La fe del navegante



Rafa y Marzban son dos jóvenes empresarios, hacedores de ideas, a los que se les ha ocurrido vender un singular programa informático: genera un entorno de trabajo sereno, silencioso, acogedor, en el que el internauta pueda escribir, navegar o realizar cualquier tarea sin ser molestado por otros programas ni estresado por una interfaz irritante. Los creadores de esta herramienta afirman vender silencio a sus clientes, propiciar una atmósfera de óptimo confort. Nada más encender el ordenador, podrás centrarte en tus asuntos sin que nada ni nadie te turbe.

Quizá nos parezca una idea absurda o inútil, pero si lo pensamos bien un ordenador viene a ser algo así como un templo donde el alma del creyente (navegante) puede alejarse del ruido mundano y solazar su mundo interior, sin interferencias, ajeno al trajín cotidiano. Un confesionario, un oratorio digitalizado donde cada cual reza al santo que más cree propicio a sus deseos. Una caverna comunitaria en donde resarcir penas o exorcizar la indignación a través de dígitos binarios. Un mapa, entre el cielo y la tierra, sobre el que cada uno navegamos sin brújula ni puerto. Demandar silencio es casi que una condición sine qua non para entregarse sin perturbaciones a estos asuntos. El devoto internauta requiere una puesta en escena similar a la que exige el penitente, el anacoreta. Intimidad, un lugar reconocible, un ritual periódico, el
habitual relicario de tareas: mirar el correo, leer el periódico, revisar tu Facebook, tuitear, chatear con los amigos, navegar por navegar, descargar archivos... Para muchos ciudadanos, el ordenador es una puerta desde la que acceder a un mundo prohibido más allá del umbral de su habitación. Alicia tras el conejo.

Hay períodos históricos caracterizados por la urgente necesidad de buscar en universos privados reconocimiento y un cálido sentimiento de pertenencia que el entorno social no proporciona. Uno de esos períodos fue el Helenismo. La crisis de la democracia griega produjo entre sus ciudadanos un sentimiento colectivo de desorientación y falta de referentes con los que reconstruir su identidad. En respuesta a esta soledad generacional, numerosas sectas religiosas, vendedores de pócimas terapéuticas, escuelas filosóficas con recetas de felicidad, se ofrecieron como nuevos profetas.

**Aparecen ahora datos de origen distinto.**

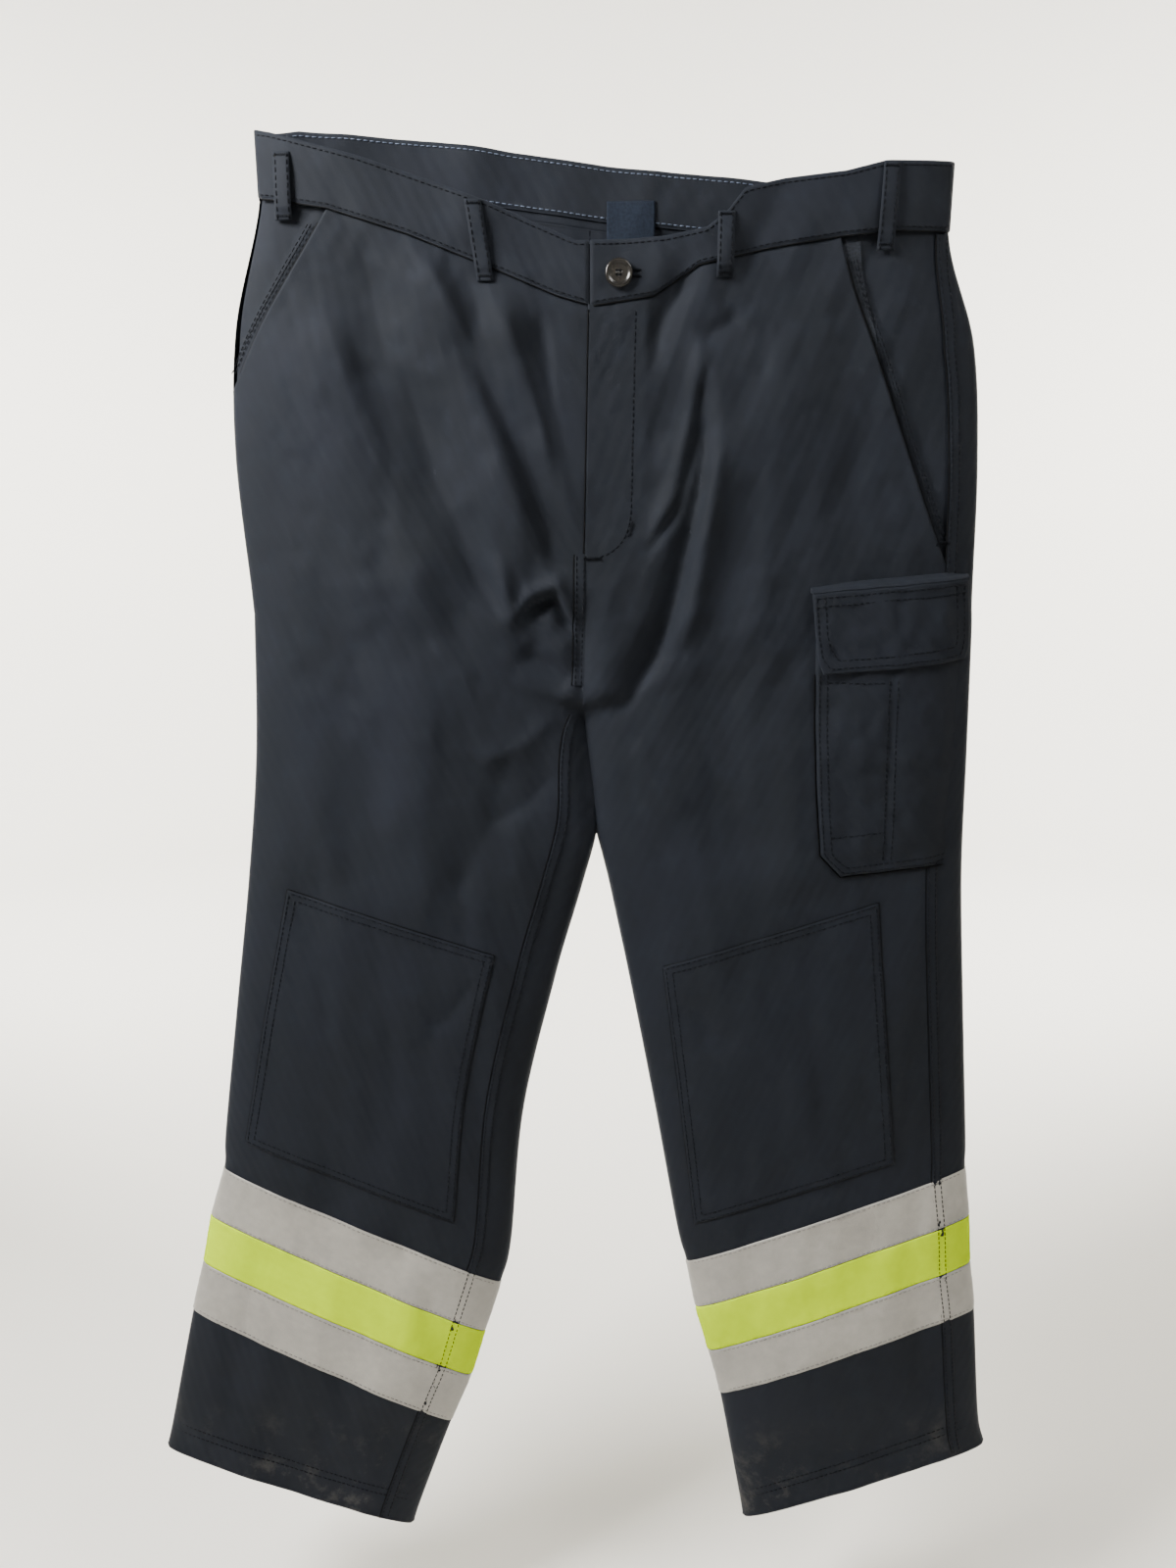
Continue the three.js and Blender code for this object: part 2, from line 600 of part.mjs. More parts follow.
// ---------- slant pockets: self-cloth facing set back behind the mouth, and a bag ----------
const facingIn = -GAP - CLOTH - POCKET_GAPE;
const bagEnds = {
  right: scaled([[-70, -64], [-66, -200], [-84, -285], [-130, -315], [-200, -300], [-292, -250]]),
  left: scaled([[62, -70], [66, -215], [84, -300], [128, -330], [190, -330], [262, -335]]),
};
for (const [name, leg] of Object.entries(legs)) {
  const s = leg.side;
  const seam = through(under(seamFront, -3));
  const shown = front(besideMouth(name, -40))
    .intersect(seam)
    .intersect(front(region(leg, 0, STATION.below, name === "right" ? -0.2 : (v) => frontOuter.left(v) - 0.03, 1)));
  add(
    "pocket_facing_" + name,
    shell(facingIn - 1.2, facingIn).intersect(shown).intersect(front(block(-FAR, FAR, pz(name === "right" ? -200 : -322), FAR))),
    "navy_twill",
  );
  const outline = [...bagEnds[name], [s * FAR, bagEnds[name].at(-1)[1]], [s * FAR, 100], [bagEnds[name][0][0], 100]];
  const bagArea = front(outline).intersect(seam).intersect(front(region(leg, 0, STATION.below, -0.2, 1)));
  const inset = front(outline.map(([x, z], i) => [x + (i < 4 ? s * 3 : 0), z + (i > 0 && i < 6 ? 3 : 0)]))
    .intersect(front(region(leg, 0, STATION.below, -0.2, 1)));
  const low = facingIn - 1.2 - GAP - 1;
  const bag = shell(low, -GAP)
    .intersect(bagArea)
    .subtract(shell(low + 1, -GAP - 1).intersect(inset))
    .subtract(shell(low + 1, 5).intersect(front(besideMouth(name, -1.5))));
  add("pocket_bag_" + name, largest(bag), "pocket_lining");
}
function largest(piece) {
  return piece.decompose().sort((a, b) => b.volume() - a.volume())[0];
}

// ---------- cargo pocket on the wearer's left thigh ----------
const cargoFrom = CLOTH + GAP;
const cargoTo = cargoFrom + CARGO_DEPTH + 1.2;
const cargo = scaled([
  [172, -306], [176, -408], [180, -463], [185, -511], [202, -529], [300, -520], [299, -420], [293, -300],
]);
const cargoHollow = scaled([
  [174, -200], [178, -408], [182, -463], [187, -510], [203, -527], [298, -518], [297, -420], [291, -200],
]);
const ribs = scaled([[229.5, -318], [235.5, -500], [237.5, -500], [231.5, -318]]);
const cargoShell = shell(cargoFrom, cargoTo);
const cargoEdge = front(region(legs.left, 0, LAST, 0.02, 1));
const cargoSpace = front(region(legs.left, 0, LAST, 0.03, 1));
add(
  "cargo_pocket",
  cargoShell
    .intersect(front(cargo))
    .intersect(cargoEdge)
    .subtract(shell(cargoFrom - 1, cargoTo - 1.2).intersect(front(cargoHollow)).intersect(cargoSpace))
    .add(shell(cargoFrom, cargoTo - 1).intersect(front(ribs))),
  "navy_twill",
);
const flapTop = scaled([[167, -298], [292, -287]]);
const loopStripOut = cargoTo + GAP;
const hookOut = loopStripOut + TRIM + GAP;
const flapOut = hookOut + TRIM + GAP;
const flapOutline = [
  ...flapTop.map(([x, z]) => [x, z - GAP]), ...scaled([[298, -347], [296, -350], [180, -363], [176, -360]]),
];
add(
  "cargo_flap_head",
  shell(cargoFrom, flapOut - GAP)
    .intersect(front([...flapTop, ...scaled([[291.4, -281], [166.6, -292]])]))
    .intersect(cargoEdge),
  "navy_twill",
);
add(
  "cargo_flap",
  shell(flapOut, flapOut + CLOTH).intersect(front(flapOutline)).intersect(cargoEdge),
  "navy_twill",
);
const gripArea = front(scaled([[186, -338], [268, -331], [268, -346], [186, -353]]));
add("loop_strip", shell(loopStripOut, loopStripOut + TRIM).intersect(gripArea), "hook_and_loop");
add("hook_strip", shell(hookOut, hookOut + TRIM).intersect(gripArea), "hook_and_loop");

// ---------- back pocket welts ----------
for (const [name, leg] of Object.entries(legs)) {
  const s = leg.side;
  const welt = scaled([[s * 62, -118], [s * 192, -110], [s * 192, -126], [s * 62, -134]]);
  add("back_welt_" + name, shell(CLOTH + GAP, CLOTH + GAP + 1.2).intersect(back(welt)), "navy_twill");
}

export default group;
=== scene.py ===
import math

import bmesh
import bpy
import numpy as np
from bpy.props import FloatProperty, FloatVectorProperty
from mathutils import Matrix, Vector


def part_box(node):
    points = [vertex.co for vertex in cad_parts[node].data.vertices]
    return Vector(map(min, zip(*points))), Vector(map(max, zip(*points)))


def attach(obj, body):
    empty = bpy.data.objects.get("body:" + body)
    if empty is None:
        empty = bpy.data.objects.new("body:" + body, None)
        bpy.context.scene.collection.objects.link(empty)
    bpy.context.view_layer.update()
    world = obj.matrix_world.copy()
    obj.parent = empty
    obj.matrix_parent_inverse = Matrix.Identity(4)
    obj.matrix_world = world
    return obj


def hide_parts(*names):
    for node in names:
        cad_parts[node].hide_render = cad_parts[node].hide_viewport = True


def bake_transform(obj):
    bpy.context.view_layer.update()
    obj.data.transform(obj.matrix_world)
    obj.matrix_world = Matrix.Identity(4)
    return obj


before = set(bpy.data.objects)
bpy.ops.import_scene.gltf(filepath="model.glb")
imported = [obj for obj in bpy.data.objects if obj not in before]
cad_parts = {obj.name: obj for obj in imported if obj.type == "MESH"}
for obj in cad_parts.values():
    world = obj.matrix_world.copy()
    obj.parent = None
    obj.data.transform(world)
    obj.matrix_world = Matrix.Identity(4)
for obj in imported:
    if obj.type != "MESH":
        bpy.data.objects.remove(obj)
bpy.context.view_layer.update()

bl_info = {
    "name": "Firefighter's Trousers",
    "version": (1, 0, 0),
    "blender": (4, 5, 0),
    "location": "3D View > Sidebar > Trousers",
    "description": "Builds a hanging pair of firefighter's work trousers over its packed frame",
    "category": "Object",
}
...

Ni siquiera el Imperio Romano pudo satisfacer esta orfandad existencial. Fue una religión monoteísta, el cristianismo, quien se encargaría de dar cobijo a esa necesidad, ofreciendo un catecismo transnacional que todos pudieran entender y cumplir, dotando a cada creyente de un feto íntimo desde el que purgarse, maldecir, ilusionarse, resignarse o combatir. Hoy, esa función espiritual parece ofrecerla la red de redes, Internet. Cada individuo se conecta en comunión con el resto del mundo a través de esta entelequia digital. Por primera vez en la historia de la humanidad, todos los ciudadanos podemos tener acceso a la red neurosocial del resto de nuestros congéneres, imbricarnos con una iglesia virtual desde la que sentirnos partícipes de algo superior a nosotros mismos.

Pero Internet, como toda religión de éxito, está auspiciada por una estructura económica y un aparato ideológico que la sostiene y protege. Su politeísmo democrático se asienta sobre los mandamientos del mercado. El internauta es en realidad un consumidor, aunque el libro de horas de la red aliente en él la falsa creencia de libertad. Para que toda religión subsista debe reproducir un bucle de promesas y expectativas, debe alentar esperanza. La ilusión que sermonea Internet es la del mito de la libertad infinita, la representación de un mundo paralelo al físico, a la realidad social inmediata, en el que no existen injerencias a la opinión, donde cada cual puede expresarse y contar en igualdad de condiciones. Internet aporta al individuo del siglo XXI la posibilidad de ser significativo, relevante, en un mundo globalizado en el que cada vez es más improbable que un solo individuo pueda ser tenido en cuenta. Un mundo en el que el sistema financiero escribe con renglones torcidos los designios de cada uno de nosotros, perplejos e impasibles ante su ferocidad. Cada vez se manifiesta de manera más explícita la función de Internet como el opio del pueblo, además de ser un vehículo privilegiado de manipulación política y control de opiniones y gustos. Aún así, como toda religión emergente están aún por despuntar sus posibilidades sinérgicas. Es muy probable que, al igual que el comunitarismo que caracterizaba a los inicios del cristianismo se convirtió con los siglos en un fuerte aparato totalitario, Internet acabe transformándose con el tiempo en un espacio menos abierto y politeísta de lo que hoy aparenta ser.